200k USD a month is what I think Eli Powell mentioned as Steemit, Inc.'s total expenses

That is accurate, I think. I forgot to count in hosting, which is an important amount as well. So, less for salaries, but nodes still need to be hosted.

Personally, I'd wait for the AMA. There are many reasons why Steem can't show Sun the middle finger, and he knows it. The most powerful of them being who exchanges side with, if there is a conflict.

Well, the idea of the community hiring the developers to develop for the community's purposes seems like an important step for the maturation of the community. It seems like a good thing to do for a community-owned platform, unrelated to any acquisitions of for-profit companies that do development for the blockchain and its dapps.

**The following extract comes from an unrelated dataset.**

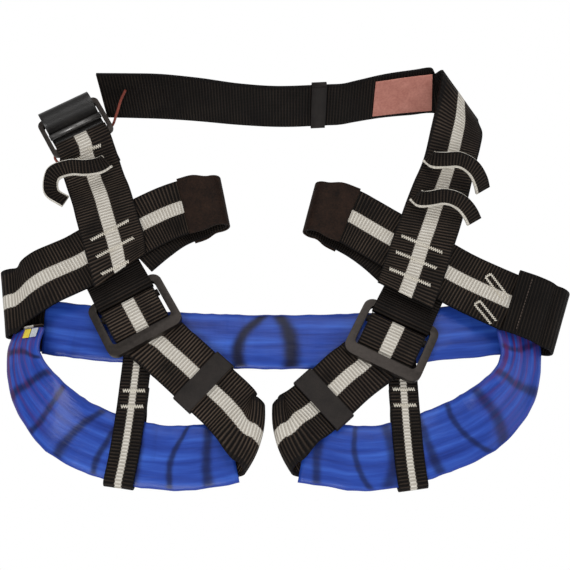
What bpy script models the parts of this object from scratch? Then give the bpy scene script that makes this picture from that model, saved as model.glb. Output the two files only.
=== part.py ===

And it doesn't mean this would be a bad turn of events for Justin Sun. If the community better delivers on its purpose due to this maturation, then as a stakeholder he will be enriched. And it seems the community definitely wants to develop interoperability between Steem and Tron. So there is a lot of alignment of goals.

That was the purpose of SPS, wasn't it? One of them at least. To sustain development in Steem ecosystem.

In time however SPS showed patterns of discontinuity in funding. That is not something a blockchain developer who already has a well-paid job would likely consider as an alternative.

Yes, that is why I was thinking that the Steem Foundation can be funded from the SPS (and potentially from other sources if needed), so that it can provide solid continuous salaries.

I wonder how advanced are they with all the paperwork and organizing.

It would be such a pity to lose what we barely built to a level that could make us relevant again, with proper strategies. Sure, Sun would be a great marketing asset, and a relationship with Tron would give us the visibility we lost, but I doubt that's where we're going with all this.